III - Rhétorique de l’aporie : la mise en équivalence d’énoncés contradictoires

Parmi les formes que Rabelais emprunte à la rhétorique, le panégyrique comique nous intéresse en ce qu’il a été pratiqué par les sophistes antiques et que, caractérisé par la soumission complaisante aux artifices du verbe, il engage un mode de pensée par contradiction : les orateurs cherchaient à expérimenter le pouvoir séducteur et illusionniste du logos en même temps qu’ils refusaient les principes de la philosophie platonicienne.
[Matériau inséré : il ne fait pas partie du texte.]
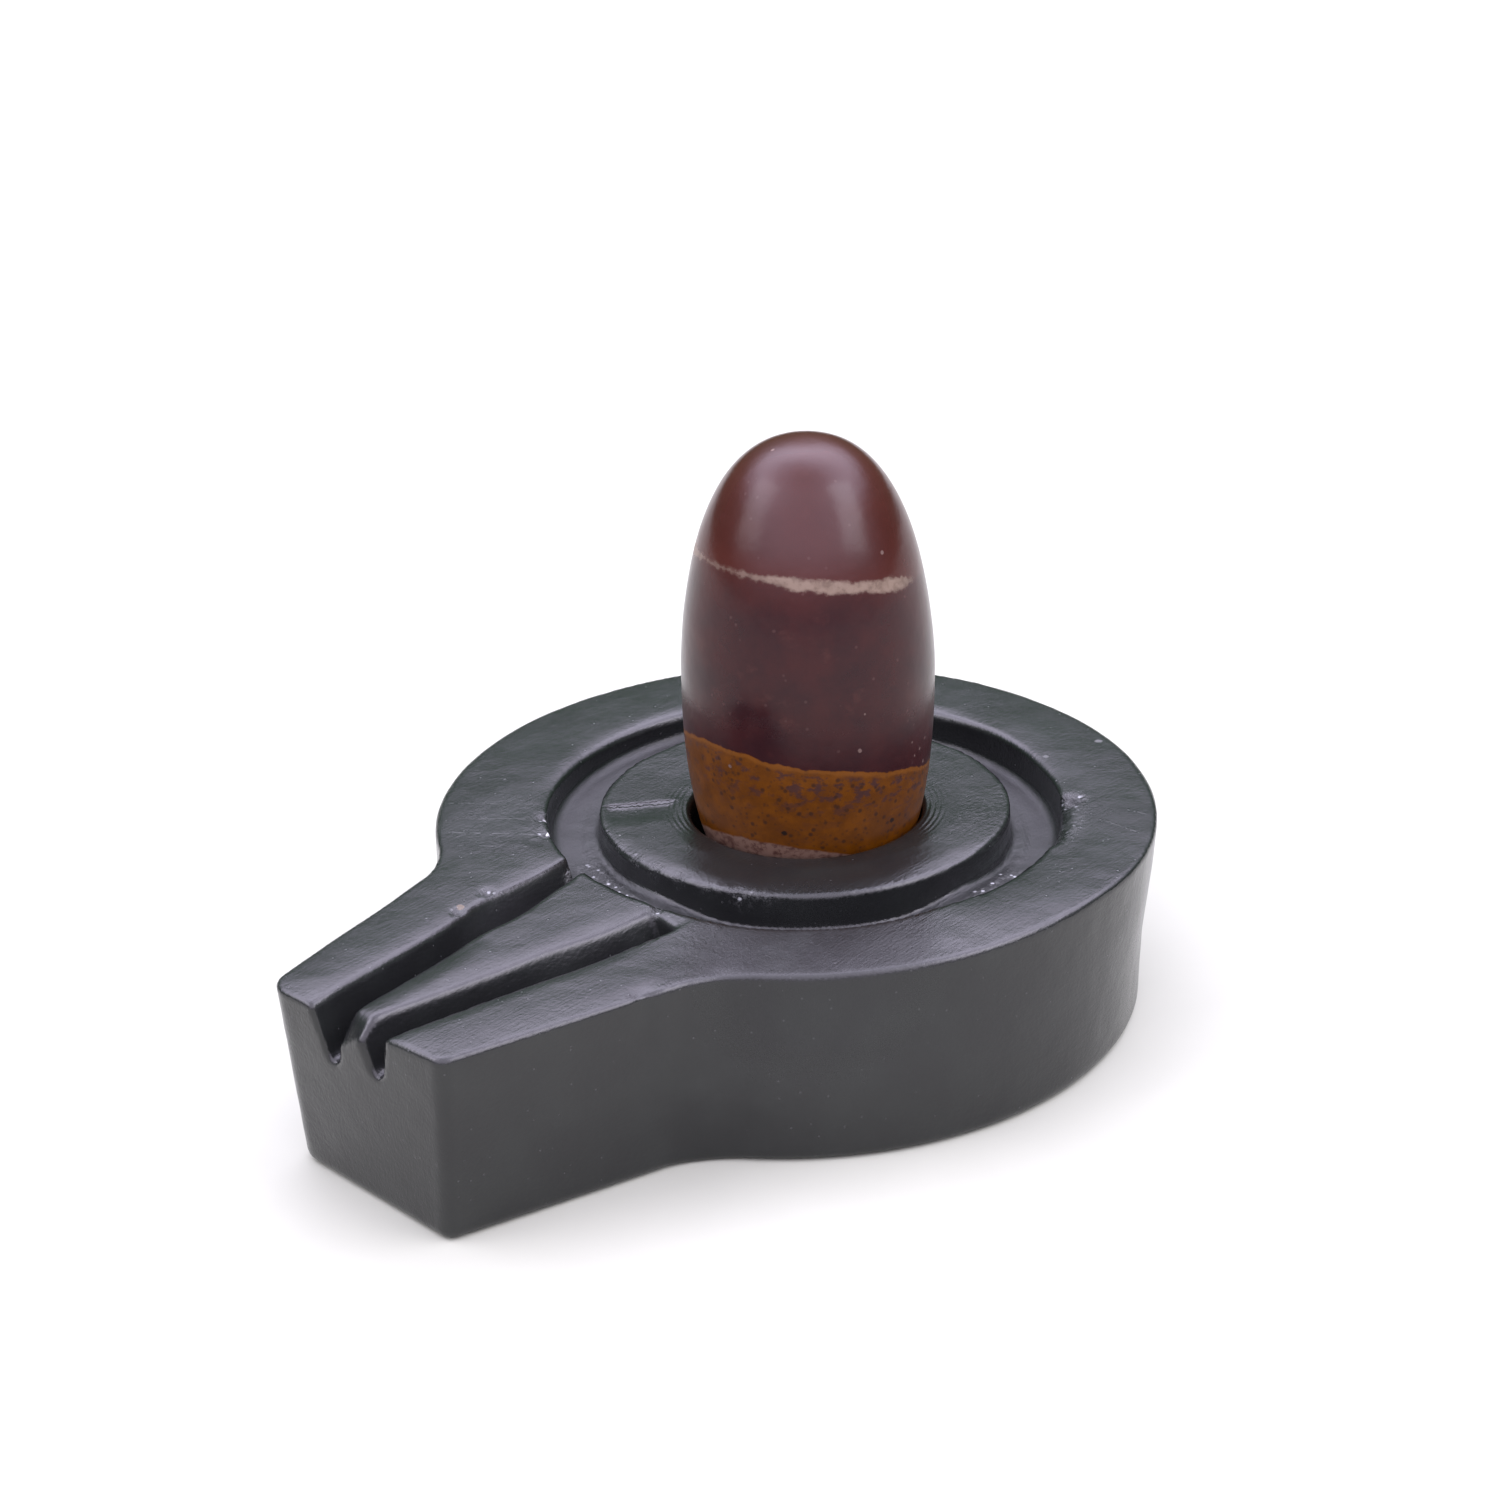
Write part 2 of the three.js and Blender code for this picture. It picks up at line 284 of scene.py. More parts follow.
def spout_fall(p, edge):
    """How far the spout's top falls to its edge, along the grooves and to the tongue's tip."""
    out = -p[:, 0]
    on_spout = 1 - smooth(p[:, 0], *SPOUT_ROOT_X)
    fall = SPOUT_EDGE_FALL * smooth(edge, -SPOUT_EDGE_WIDTH, 0.6) ** 2 * on_spout
    for start, end, _, width, *_ in (FAR_GROOVE, NEAR_GROOVE):
        far_off = wall(p[:, 0], p[:, 1], end, start) - 0.5 * width
        slope = edge_slope(far_off, GROOVE_BEVEL) * (far_off > -width)
        fall = fall + GROOVE_BEVEL_DEPTH * slope**2 * smooth(out, *GROOVE_BEVEL_FROM)
    slope = near_side_slope(p, FAR_GROOVE, TONGUE_SLOPE)
    fall = fall + TONGUE_SLOPE_DEPTH * slope**1.4 * smooth(out, *TONGUE_SLOPE_FROM)
    fall = fall + TONGUE_BREAK * np.clip(slope, 0, 1) ** 0.7 * smooth(out, *TONGUE_BREAK_FROM)
    slope = near_side_slope(p, NEAR_GROOVE, NEAR_SLOPE)
    fall = fall + NEAR_SLOPE_DEPTH * slope**1.6 * smooth(out, *NEAR_SLOPE_FROM)
    tip = np.clip((TONGUE_TIP_X - p[:, 0]) / TONGUE_TIP_LENGTH, 0, 1.3)
    return fall + TONGUE_TIP_FALL * tip**2 * bump(p[:, 1], TONGUE_TIP_Y, TONGUE_TIP_WIDTH)


def top_face(p, edge):
    """The top: nearly level, with the slopes that grinding and wear left."""
    return p[:, 2] - BASE_HEIGHT + ring_fall(p) + disc_fall(p) + spout_fall(p, edge)


def channel(p):
    """The ring channel: steep walls, a bowl at the foot of the outer one and a broken ledge."""
    ring, angle, facing = round_ring(p)
    depth = BASE_HEIGHT - p[:, 2]
    full_depth = CHANNEL_DEPTH
    for low, high, soft, deeper in CHANNEL_DEPTHS:
        full_depth = full_depth + deeper * between(angle, low, high, soft)
    ledge = LEDGE_WIDTH * between(angle, *LEDGE_ANGLES, 3) * edge_slope(depth, LEDGE_DEPTH)
    wider = CHANNEL_FRONT_WIDER * between(angle, *WIDER_ANGLES, 30)
    outer = ring - CHANNEL_RADIUS + CHANNEL_WALL_SLOPE * depth - wider - ledge
    inner = disc_edge(facing) + DISC_WALL_SLOPE * depth - ring
    floor = depth - full_depth
    cut = both(outer, floor, CHANNEL_OUTER_BOWL)
    return np.maximum(cut, both(inner, floor, CHANNEL_INNER_BOWL)), ring


def groove(p, start, end, start_width, width, start_depth, end_depth, bulge):
    """A groove that grows deeper to the end face."""
    dx, dy = end[0] - start[0], end[1] - start[1]
    length = math.hypot(dx, dy)
    along = ((p[:, 0] - start[0]) * dx + (p[:, 1] - start[1]) * dy) / length
    across = ((p[:, 1] - start[1]) * dx - (p[:, 0] - start[0]) * dy) / length
    full_depth = start_depth + (end_depth - start_depth) * np.clip(along / length, 0, 1)
    depth = BASE_HEIGHT - p[:, 2]
    across_here = start_width + (width - start_width) * smooth(along, 0, 6)
    half = 0.5 * (across_here + bulge * bump(along, WIDER_PLACE, WIDER_LENGTH))
    slope = (1 - GROOVE_FLOOR_SHARE) * half / full_depth
    side = (np.abs(across) - half + slope * depth) / np.hypot(1, slope)
    cut = both(side, depth - full_depth, GROOVE_FLOOR_ROUND)
    return both(cut, -along, GROOVE_START_ROUND)


def socket(p):
    """The hole for the stone, and the shallow dish round its mouth."""
    depth = BASE_HEIGHT - p[:, 2]
    narrowing = SOCKET_SLOPE * np.minimum(depth, SOCKET_SLOPE_DEPTH)
    past_rim = np.hypot(p[:, 0] - SOCKET_CENTRE[0], p[:, 1] - SOCKET_CENTRE[1]) - SOCKET_RADIUS
    hole = both(past_rim + narrowing, SEAT_Z - p[:, 2], SOCKET_FLOOR_ROUND)
    dish_depth = SOCKET_DISH_DEPTH * (1 - past_rim / SOCKET_DISH)
    dish = (depth - DISC_DROP_FRONT - dish_depth) * DISH_SLANT
    return hole, np.maximum(dish, past_rim - SOCKET_DISH)


def base_shape(p):
    """The whole base before its handwork and wear."""
    edge = outline(p)
    front = smooth(forward_of(p), -12, 16)
    edge_round = EDGE_ROUND_BACK + (EDGE_ROUND_FRONT - EDGE_ROUND_BACK) * front
    solid = both(edge, top_face(p, edge), edge_round)
    solid = both(solid, -p[:, 2], FOOT_EDGE_ROUND)
    cut, ring = channel(p)
    outer_lip = CHANNEL_EDGE_ROUND + (CHANNEL_EDGE_FRONT - CHANNEL_EDGE_ROUND) * front
    lip = np.where(ring < 19, DISC_EDGE_ROUND, outer_lip)
    solid = both(solid, -cut, lip)
    hole, dish = socket(p)
    solid = both(solid, -dish, DISH_ROUND)
    solid = both(solid, -hole, SOCKET_LIP)
    for sizes in (FAR_GROOVE, NEAR_GROOVE):
        solid = both(solid, -groove(p, *sizes), GROOVE_ROUND)
    return solid


def gradient(shape, p, step=0.02):
    """The shape's gradient, from four samples round each point."""
    total = np.zeros_like(p)
    for corner in ((1, 1, 1), (1, -1, -1), (-1, 1, -1), (-1, -1, 1)):
        arm = np.array(corner, float)
        total += shape(p + step * arm)[:, None] * arm
    return total / (4 * step)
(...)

Tout en utilisant les procédés démonstratifs chers à la sophistique, l’éloge paradoxal se situe à la croisée de la tradition ménippéenne et de celle des rhéteurs 995 . L’utilisation rabelaisienne du procédé associe la rhétorique à une réflexion qui privilégie le mouvement de la quête de la vérité plutôt que son point d’aboutissement. Or quand le dialogisme romanesque s’inscrit dans le cadre d’un discours qui argumente de façon sérieuse sur un sujet dérisoire ou qui loue avec amusement une matière grave, les divergences idéologiques se renforcent au point que les unités langagières s’opposent terme à terme : le lecteur est contraint d’envisager simultanément, et non plus successivement, les postures énonciatives et intentionnelles. Nous allons voir que ce renforcement de la polyphonie par l’imposition d’une saisie concomitante des termes du contrepoint se réalise selon deux modalités dans les romans : soit les langages incompatibles se répartissent en deux énoncés disposés parallèlement, soit les voix invitées à s’exprimer sur le sujet, dont l’une est celle la doxa, se mêlent dans un énoncé unique.

Notes
995.

Le lien entre les deux écoles est accompli dans l’œuvre de Lucien, qui excelle aussi bien dans le genre de la diatribe que dans celui du prône facétieux. Pour l’adaptation du procédé lucianique de la contradiction par Rabelais, voir l’article d’A. Tournon intitulé « Le paradoxe ménippéen dans l’œuvre de Rabelais », in Rabelais en son demi-millénaire, op. cit., pp. 309-317. Pour l’invention et le développement de cet exercice de rhétorique dans l’Antiquité, voir P. Dandrey, L’Éloge paradoxal de Gorgias à Molière, Paris, P.U.F., « Écriture », pp. 9-35.